If you care about college admissions results, you either have to respond to your own local conditions or move away. I have friends who live in other states and the academic level required to succeed in their towns is very different. Here parents like to joke that our average kids could move to certain other districts and become academic superstars overnight. Fortunately, colleges take those differences of expectation and performance into consideration. But let’s not pretend that the top kid from one town is going to be the same as the top kid from another–even if they end up at the same university. One student may need to attend a summer program first, such as the one UPenn offers, or begin college taking “remedial” courses, for example. Regardless, the point is that the writing level required to succeed in some very competitive high schools may be beyond even the majority of normal smart kids, hence the tendency for parental and tutor over-intervention in editing.

" Frankly, I have become increasingly uncomfortable with the extent to which my kids are competing with adults for good grades."

This (and your whole post) gave me flashbacks to middle school science fairs. Even late elementary.

My area is in general far less competitive and stressful than many. But I do live in college town, and my kids were always in magnet or gifted programs. When they were in gifted programs, it was the worst as far as crazy competitive parents, especially in math and science. Lots of very briight kids. Who also somehow had access to university facilities for their science fair experiments, and did crazy elaborate stuff. And lo, that kid has a parent who is a physics prof, or a chem grad student. What a coincidence!

End result for my kids-they hated science fair and both were turned off taking honors sciience in HS because honors science meant you had to participate in science fair.

@TheGFG In your town is the high level of writing the result of lots of really good writers and not enough seats or is it a result of the parental involvement in the writing process?

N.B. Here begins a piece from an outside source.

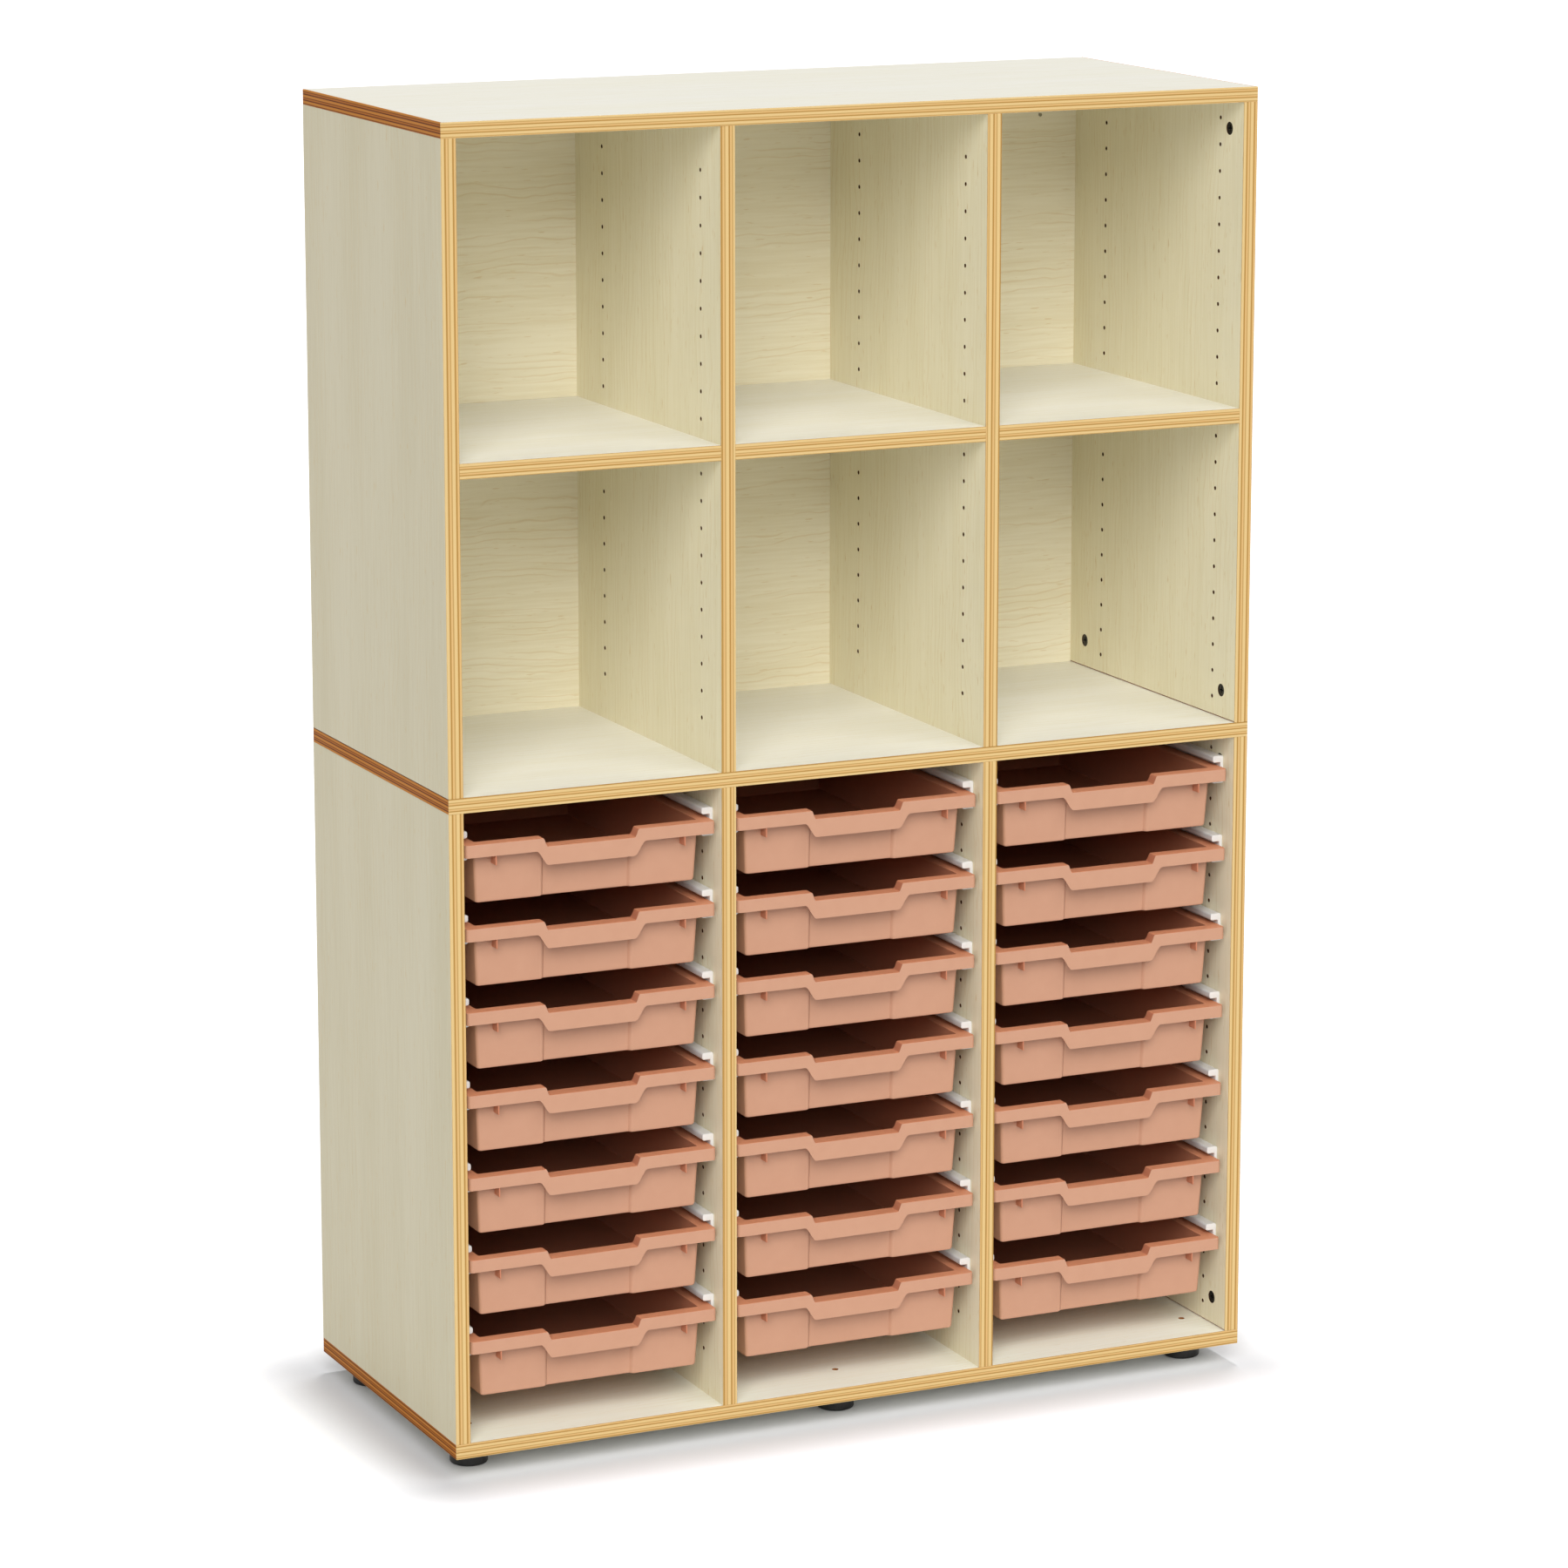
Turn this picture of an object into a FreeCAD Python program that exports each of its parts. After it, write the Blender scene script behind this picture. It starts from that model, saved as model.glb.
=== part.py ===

@TheGFG – great post. With my D18 back in 7th or 8th grade when she was having trouble with math and simply “wanted the answer”, I irritated her to no end when I refused. All I would do is talk about how to solve the problems in general. It was a failure at the time because she found other means to get the answers online. Now that she’s in 11th grade and taking AP Calc AB, she killing it because the answers are not readily available online and she actually had to learn how to solve the problems. This kid went from thinking math was a necessary evil to “loving calculus” in a few years. Unfortunately, she still has some gaping holes in the fundamentals from those early years (mainly the finer points of algebra, which is shocking to me). Even though it caused me a bunch of grief and dirty looks, I’m glad I stuck to my guns on this issue.

@1or2Musicians – I see the same thing at D18’s HS. You can tell who has significant outside help when you listen to the kids’ description of their project. They’ll emphasize big words (in my case, “hue, saturation, and luminance”) independent of the rationale (the reason to use the HSL color space is that it allows you to deal with the color/hue independent of the intensity and saturation, which was critical to the project).